Medizinpreis für Mikrobiologen So kommunizieren Bakterien mit unserem Körper
Der Immunologe Dennis Kasper erforscht, wie Bakterien mit dem menschlichen Körper kommunizieren. Für seine Arbeit wird er jetzt mit dem renommierten Paul Ehrlich- und Ludwig Darmstaedter-Preis geehrt.
Der menschliche Körper ist nicht einfach EIN Organismus. Bereits während der Geburt beginnt die Besiedelung: Billionen von Bakterien und anderen Keimen verbreiten sich auf der Haut, im Darm, auf den Schleimhäuten - am Ende bestehen wir aus mehr "Mitbewohnern" als eigenen Zellen.
Das ist ein großer Vorteil: Viele der Mikroorganismen sind sehr nützlich. Wir brauchen sie zum Beispiel, um ein gesundes Immunsystem aufzubauen.
Bacteroides fragilis - ein nützliches Bakterium
Das Forschungsobjekt von Dennis Kasper an der Harvard Medical School ist eines dieser wichtigen, hilfreichen Bakterien in unserem Darm: Bacteroides fragilis.

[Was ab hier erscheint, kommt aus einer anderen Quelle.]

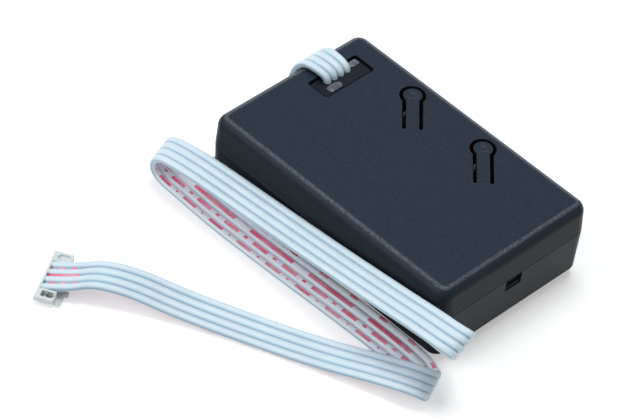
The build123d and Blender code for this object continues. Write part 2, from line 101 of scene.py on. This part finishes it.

Dieser Mikoorganismus hilft unserem Immunsystem, im Gleichgewicht zu bleiben: im richtigen Moment anzugreifen, aber nicht zu stark zu reagieren. Wie das genau funktioniert, konnte Kasper zeigen. Er entschlüsselte, wie sich das Bakterium vor dem Zugriff des Immunsystems verstecken kann und mit welchen Substanzen es dazu beiträgt, dessen Balance zu halten.
"Dem Preisträger ist es als Erstem gelungen, Kommunikationskanäle in dem Superorganismus aufzudecken, den der Mensch und sein Mikrobiom bilden", erklärt der Vorsitzende des Stiftungsrates, Thomas Boehm.
Er forscht an der Harvard Medical School in Massachusetts: der Mikrobiologe und Immunologe Dennis Kasper
Grundlegende Erkenntnisse für mögliche Therapien
Das bemerkenswerte dabei: Kasper zeigte nicht nur einen statistischen Zusammenhang, sondern entschlüsselte die einzelnen Bausteine, die hierbei eine Rolle spielen. Er konnte belegen, dass sie die Ursache für die veränderte Reaktion des Immunsystems waren.
Vor Kasper wurden vor allem die Eigenschaften von schädlichen Bakterien erforscht. Doch durch seine grundlegenden Erkenntnisse beim nützlichen Bacteroides fragilis eröffnete sich ein neues Forschungsfeld, dass bei der Behandlung von schweren Erkrankungen relevant werden könnte, so der Stiftungsrat des Paul Ehrlich- und Ludwig Darmstädter-Preises.
Einfluss direkt nach der Geburt
Beispielsweise konnte Kasper zeigen, dass Bacteroides fragilis kurz nach der Geburt im Darm des Neugeborenen Stoffe abgibt. Diese verhindern, dass vermehrt sogenannte Killer-T-Zellen produziert werden. Diese Killer-T-Zellen können eine Rolle spielen, wenn das Immunsystem den eigenen Körper angreift. In Mausversuchen konnte Kasper zeigen: Neugeborene Tiere mit dem Killer-T-Zell-Hemmer von Bacteroides fragilis im Darm hatten später weniger Autoimmunerkrankungen.
Durch Kaspers Forschung verstehen Wissenschaftlerinnen und Wissenschaftler heute also besser, wie Bakterien unser Immunsystem beeinflussen und welche Substanzen sie dafür verwenden. Dieses Wissen könnte wiederum genutzt werden, um nach Therapien für Erkrankungen zu suchen, bei denen das Immunsystem aus der Balance geraten ist - beispielsweise Multiple Sklerose oder Colitis Ulcerosa. Für diese grundlegenden Erkenntnisse erhält Kasper am 14. März 2024 in Frankfurt den Paul Ehrlich- und Ludwig Darmstaedter-Preis. Er ist mit 120.000 Euro dotiert.